* Start LISTED ENTRIES *
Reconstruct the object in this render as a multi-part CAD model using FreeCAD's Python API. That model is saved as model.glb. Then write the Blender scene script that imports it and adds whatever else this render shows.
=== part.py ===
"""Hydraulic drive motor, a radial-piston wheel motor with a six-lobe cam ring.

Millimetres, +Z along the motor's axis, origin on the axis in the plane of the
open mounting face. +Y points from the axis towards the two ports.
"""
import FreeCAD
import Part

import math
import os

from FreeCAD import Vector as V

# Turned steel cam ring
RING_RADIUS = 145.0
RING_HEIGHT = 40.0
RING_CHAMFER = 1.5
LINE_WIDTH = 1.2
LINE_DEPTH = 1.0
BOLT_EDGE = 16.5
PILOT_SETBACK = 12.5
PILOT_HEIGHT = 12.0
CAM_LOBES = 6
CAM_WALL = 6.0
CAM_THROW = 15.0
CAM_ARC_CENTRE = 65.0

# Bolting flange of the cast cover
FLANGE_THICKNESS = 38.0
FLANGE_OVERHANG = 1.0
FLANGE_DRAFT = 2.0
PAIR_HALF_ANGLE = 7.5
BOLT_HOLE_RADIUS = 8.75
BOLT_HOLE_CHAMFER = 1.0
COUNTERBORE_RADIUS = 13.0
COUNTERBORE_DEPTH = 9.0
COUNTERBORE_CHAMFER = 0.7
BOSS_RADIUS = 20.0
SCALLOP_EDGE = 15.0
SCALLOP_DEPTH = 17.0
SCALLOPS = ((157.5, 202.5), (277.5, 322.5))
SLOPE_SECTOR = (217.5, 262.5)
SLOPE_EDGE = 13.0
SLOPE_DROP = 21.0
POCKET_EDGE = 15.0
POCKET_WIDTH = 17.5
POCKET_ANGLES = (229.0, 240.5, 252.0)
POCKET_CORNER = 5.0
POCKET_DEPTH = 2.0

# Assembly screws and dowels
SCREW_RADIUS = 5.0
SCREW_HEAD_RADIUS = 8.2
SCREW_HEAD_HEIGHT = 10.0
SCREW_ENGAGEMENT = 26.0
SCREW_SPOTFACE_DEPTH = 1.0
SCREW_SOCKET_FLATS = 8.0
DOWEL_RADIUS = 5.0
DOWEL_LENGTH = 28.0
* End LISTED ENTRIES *
* Start LISTED ENTRIES *
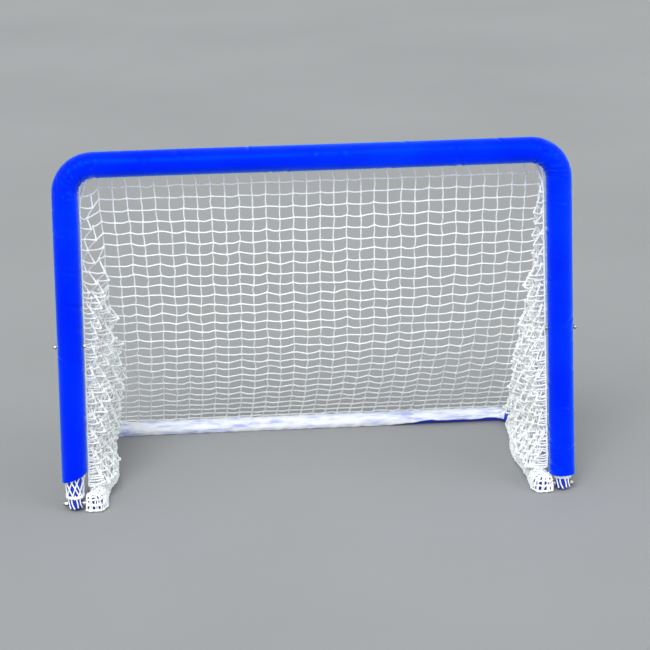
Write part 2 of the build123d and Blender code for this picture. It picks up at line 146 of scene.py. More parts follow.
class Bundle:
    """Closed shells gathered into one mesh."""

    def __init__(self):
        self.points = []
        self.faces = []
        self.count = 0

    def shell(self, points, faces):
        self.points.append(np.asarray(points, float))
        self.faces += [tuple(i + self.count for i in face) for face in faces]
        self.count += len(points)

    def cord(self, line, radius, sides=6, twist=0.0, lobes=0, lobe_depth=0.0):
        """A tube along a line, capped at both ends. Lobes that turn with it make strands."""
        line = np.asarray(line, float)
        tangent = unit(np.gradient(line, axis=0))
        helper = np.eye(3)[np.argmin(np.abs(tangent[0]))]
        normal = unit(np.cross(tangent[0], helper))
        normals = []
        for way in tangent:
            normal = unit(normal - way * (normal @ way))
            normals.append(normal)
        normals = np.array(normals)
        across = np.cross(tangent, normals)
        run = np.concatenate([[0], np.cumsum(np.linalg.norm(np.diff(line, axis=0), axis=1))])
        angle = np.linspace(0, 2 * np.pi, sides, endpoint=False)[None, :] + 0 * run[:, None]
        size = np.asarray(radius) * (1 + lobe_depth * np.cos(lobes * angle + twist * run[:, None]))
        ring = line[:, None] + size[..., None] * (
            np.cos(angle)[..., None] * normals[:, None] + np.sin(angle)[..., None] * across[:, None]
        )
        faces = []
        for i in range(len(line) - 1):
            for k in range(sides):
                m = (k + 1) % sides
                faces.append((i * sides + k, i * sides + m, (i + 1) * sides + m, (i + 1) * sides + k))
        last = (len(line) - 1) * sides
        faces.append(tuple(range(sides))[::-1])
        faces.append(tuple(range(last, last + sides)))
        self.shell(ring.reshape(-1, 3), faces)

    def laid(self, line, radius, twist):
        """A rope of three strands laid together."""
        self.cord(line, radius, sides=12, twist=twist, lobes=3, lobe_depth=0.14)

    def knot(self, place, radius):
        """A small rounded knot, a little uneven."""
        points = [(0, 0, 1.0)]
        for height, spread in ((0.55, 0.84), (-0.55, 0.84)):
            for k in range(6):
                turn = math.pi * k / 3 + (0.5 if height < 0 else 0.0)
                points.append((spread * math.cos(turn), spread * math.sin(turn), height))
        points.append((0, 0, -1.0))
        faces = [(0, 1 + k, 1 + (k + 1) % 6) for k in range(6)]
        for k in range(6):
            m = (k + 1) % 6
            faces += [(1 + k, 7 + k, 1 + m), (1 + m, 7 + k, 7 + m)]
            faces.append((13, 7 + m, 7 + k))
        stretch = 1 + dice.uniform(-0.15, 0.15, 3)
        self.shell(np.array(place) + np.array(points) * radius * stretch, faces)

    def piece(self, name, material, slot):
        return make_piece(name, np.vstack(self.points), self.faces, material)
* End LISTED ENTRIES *
* Start LISTED ENTRIES *
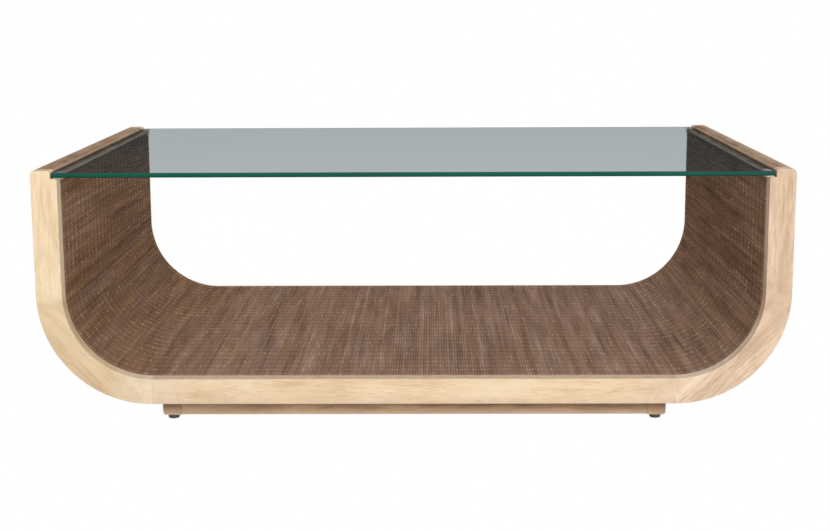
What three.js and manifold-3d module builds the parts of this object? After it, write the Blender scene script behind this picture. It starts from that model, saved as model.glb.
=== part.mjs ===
* End LISTED ENTRIES *
## GOAL
Write the number of lines containing the word "from" and nothing besides it.

## FULL RESPONSE
3